PROVIDED ENTRIES:
————————

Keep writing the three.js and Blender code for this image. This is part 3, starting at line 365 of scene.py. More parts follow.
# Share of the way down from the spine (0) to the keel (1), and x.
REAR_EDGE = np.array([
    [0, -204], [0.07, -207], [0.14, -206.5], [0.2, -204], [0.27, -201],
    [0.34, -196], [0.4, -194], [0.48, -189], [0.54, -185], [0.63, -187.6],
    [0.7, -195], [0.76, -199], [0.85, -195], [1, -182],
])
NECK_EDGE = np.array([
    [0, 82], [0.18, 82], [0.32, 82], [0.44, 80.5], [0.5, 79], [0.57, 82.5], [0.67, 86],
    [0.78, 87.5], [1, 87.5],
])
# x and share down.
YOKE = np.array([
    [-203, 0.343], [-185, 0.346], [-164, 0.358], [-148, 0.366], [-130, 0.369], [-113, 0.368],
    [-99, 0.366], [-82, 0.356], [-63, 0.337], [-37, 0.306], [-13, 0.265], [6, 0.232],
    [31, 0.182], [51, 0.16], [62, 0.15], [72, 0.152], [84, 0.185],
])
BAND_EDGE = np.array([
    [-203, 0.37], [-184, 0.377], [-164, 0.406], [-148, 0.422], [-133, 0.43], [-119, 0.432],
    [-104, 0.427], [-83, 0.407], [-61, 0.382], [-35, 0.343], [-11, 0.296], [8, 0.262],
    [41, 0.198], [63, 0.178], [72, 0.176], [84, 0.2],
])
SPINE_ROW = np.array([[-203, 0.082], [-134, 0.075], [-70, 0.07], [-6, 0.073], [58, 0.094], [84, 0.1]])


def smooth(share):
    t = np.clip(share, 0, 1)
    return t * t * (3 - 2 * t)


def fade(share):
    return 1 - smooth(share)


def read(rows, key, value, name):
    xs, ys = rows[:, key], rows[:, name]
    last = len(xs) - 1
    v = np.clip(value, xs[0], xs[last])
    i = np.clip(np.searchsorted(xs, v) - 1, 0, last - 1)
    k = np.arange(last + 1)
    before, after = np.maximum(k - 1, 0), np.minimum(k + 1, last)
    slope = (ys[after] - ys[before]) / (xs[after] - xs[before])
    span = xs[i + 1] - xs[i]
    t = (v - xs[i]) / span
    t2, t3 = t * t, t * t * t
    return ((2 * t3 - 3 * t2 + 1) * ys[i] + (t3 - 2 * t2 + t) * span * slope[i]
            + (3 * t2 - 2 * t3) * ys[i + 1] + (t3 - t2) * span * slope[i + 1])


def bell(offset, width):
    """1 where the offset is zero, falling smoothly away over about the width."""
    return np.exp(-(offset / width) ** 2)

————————

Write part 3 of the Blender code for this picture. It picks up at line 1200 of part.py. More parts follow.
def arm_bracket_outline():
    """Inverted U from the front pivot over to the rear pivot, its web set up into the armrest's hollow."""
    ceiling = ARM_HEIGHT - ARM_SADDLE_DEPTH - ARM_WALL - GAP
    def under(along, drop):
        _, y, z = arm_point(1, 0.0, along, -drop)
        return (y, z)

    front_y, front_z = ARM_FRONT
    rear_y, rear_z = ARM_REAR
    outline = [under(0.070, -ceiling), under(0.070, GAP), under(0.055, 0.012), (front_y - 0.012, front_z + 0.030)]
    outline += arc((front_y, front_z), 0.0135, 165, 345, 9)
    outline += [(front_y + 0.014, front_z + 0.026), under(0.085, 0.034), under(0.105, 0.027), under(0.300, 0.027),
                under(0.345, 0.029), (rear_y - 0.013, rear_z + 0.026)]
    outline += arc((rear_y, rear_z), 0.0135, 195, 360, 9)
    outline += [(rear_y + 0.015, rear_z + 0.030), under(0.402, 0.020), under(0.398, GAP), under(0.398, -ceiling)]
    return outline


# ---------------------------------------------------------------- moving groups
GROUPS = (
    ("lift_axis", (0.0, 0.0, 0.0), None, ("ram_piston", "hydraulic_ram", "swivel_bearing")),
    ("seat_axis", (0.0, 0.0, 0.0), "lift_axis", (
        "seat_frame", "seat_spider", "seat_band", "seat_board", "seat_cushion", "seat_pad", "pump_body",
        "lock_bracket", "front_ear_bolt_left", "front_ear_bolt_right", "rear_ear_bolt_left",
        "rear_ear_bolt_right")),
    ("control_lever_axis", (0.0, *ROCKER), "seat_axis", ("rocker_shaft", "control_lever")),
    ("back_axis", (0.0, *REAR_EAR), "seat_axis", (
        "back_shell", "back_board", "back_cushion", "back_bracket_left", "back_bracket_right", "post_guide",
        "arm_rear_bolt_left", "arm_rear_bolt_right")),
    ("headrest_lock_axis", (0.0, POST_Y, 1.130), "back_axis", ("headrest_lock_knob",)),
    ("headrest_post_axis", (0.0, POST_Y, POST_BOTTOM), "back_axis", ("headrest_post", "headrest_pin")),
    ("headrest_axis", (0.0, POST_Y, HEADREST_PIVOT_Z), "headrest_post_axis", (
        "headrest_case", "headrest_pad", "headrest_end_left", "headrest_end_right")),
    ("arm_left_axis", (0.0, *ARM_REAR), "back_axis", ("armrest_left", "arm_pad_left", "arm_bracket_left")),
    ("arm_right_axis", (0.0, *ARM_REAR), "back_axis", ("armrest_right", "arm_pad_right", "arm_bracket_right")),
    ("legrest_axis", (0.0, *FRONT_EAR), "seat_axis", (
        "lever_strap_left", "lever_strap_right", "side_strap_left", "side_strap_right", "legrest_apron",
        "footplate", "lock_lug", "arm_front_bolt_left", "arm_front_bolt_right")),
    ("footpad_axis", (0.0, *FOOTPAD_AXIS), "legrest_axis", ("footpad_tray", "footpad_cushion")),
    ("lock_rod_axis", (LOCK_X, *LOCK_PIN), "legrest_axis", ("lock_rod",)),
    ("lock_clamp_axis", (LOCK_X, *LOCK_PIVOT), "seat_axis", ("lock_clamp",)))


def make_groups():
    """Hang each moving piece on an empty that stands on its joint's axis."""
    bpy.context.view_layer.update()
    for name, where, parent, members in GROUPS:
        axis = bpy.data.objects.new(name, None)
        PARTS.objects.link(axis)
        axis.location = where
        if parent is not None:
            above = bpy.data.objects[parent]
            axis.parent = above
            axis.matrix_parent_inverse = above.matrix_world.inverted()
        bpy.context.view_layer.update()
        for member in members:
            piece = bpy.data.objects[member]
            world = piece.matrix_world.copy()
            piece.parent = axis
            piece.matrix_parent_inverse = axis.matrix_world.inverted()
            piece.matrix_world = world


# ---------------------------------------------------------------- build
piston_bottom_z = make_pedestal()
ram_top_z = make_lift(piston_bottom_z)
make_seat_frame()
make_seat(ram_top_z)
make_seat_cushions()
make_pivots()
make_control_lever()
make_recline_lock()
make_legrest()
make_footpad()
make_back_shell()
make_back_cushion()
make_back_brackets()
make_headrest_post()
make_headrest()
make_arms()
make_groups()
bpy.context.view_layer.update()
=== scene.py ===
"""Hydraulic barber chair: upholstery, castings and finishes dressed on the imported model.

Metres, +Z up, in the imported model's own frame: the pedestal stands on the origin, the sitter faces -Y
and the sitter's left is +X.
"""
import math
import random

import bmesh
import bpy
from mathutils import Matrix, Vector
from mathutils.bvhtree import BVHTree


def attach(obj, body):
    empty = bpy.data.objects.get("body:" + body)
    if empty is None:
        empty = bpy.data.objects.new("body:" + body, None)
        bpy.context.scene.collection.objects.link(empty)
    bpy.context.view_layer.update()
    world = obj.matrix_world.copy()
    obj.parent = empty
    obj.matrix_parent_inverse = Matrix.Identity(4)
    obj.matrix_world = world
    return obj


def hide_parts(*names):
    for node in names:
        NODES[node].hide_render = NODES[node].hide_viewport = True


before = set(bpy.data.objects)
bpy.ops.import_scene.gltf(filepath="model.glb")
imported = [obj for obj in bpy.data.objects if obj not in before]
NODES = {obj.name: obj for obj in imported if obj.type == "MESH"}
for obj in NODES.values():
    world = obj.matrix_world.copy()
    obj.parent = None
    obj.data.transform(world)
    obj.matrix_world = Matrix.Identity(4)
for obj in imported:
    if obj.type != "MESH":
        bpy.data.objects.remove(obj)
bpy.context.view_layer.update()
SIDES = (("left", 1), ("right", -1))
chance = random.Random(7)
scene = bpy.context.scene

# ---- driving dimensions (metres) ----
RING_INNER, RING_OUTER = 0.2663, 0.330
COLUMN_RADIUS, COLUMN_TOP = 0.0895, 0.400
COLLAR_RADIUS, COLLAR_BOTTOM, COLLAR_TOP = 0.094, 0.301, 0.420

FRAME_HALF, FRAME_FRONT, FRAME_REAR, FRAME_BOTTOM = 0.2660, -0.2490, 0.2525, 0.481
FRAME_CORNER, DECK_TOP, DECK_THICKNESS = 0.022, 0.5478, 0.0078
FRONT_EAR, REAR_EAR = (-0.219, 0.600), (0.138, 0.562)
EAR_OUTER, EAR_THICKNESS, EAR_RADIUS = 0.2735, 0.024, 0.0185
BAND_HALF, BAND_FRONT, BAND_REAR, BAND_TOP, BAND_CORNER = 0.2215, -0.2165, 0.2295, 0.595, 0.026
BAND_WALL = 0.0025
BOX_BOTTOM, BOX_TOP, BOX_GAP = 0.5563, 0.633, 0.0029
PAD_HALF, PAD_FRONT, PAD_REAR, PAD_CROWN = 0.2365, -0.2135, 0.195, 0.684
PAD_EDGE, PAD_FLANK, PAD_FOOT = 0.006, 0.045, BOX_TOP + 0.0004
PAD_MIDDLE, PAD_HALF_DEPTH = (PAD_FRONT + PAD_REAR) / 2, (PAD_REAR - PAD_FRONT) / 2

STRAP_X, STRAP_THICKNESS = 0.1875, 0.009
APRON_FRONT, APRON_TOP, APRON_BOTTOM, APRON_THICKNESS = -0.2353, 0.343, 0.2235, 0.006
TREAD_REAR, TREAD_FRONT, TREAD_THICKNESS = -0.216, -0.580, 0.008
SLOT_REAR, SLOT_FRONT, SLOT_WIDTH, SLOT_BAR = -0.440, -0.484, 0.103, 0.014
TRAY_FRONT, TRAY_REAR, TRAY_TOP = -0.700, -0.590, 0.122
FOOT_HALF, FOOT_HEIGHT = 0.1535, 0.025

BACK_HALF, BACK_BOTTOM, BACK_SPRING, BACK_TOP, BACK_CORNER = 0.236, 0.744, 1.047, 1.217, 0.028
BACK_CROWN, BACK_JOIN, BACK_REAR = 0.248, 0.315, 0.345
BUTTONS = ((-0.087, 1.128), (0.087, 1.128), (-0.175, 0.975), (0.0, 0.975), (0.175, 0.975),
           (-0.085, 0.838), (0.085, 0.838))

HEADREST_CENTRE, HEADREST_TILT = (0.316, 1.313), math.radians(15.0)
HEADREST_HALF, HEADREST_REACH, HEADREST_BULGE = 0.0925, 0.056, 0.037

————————

GIVEN EXERCISE: Above are the records. Copy the lines beginning at the one that has "piece.matrix_parent_inverse = axis.matrix_world.inverted()" and ending with the one that has "import random", unchanged.

RESPONSE TO THE EXERCISE:
            piece.matrix_parent_inverse = axis.matrix_world.inverted()
            piece.matrix_world = world


# ---------------------------------------------------------------- build
piston_bottom_z = make_pedestal()
ram_top_z = make_lift(piston_bottom_z)
make_seat_frame()
make_seat(ram_top_z)
make_seat_cushions()
make_pivots()
make_control_lever()
make_recline_lock()
make_legrest()
make_footpad()
make_back_shell()
make_back_cushion()
make_back_brackets()
make_headrest_post()
make_headrest()
make_arms()
make_groups()
bpy.context.view_layer.update()
=== scene.py ===
"""Hydraulic barber chair: upholstery, castings and finishes dressed on the imported model.

Metres, +Z up, in the imported model's own frame: the pedestal stands on the origin, the sitter faces -Y
and the sitter's left is +X.
"""
import math
import random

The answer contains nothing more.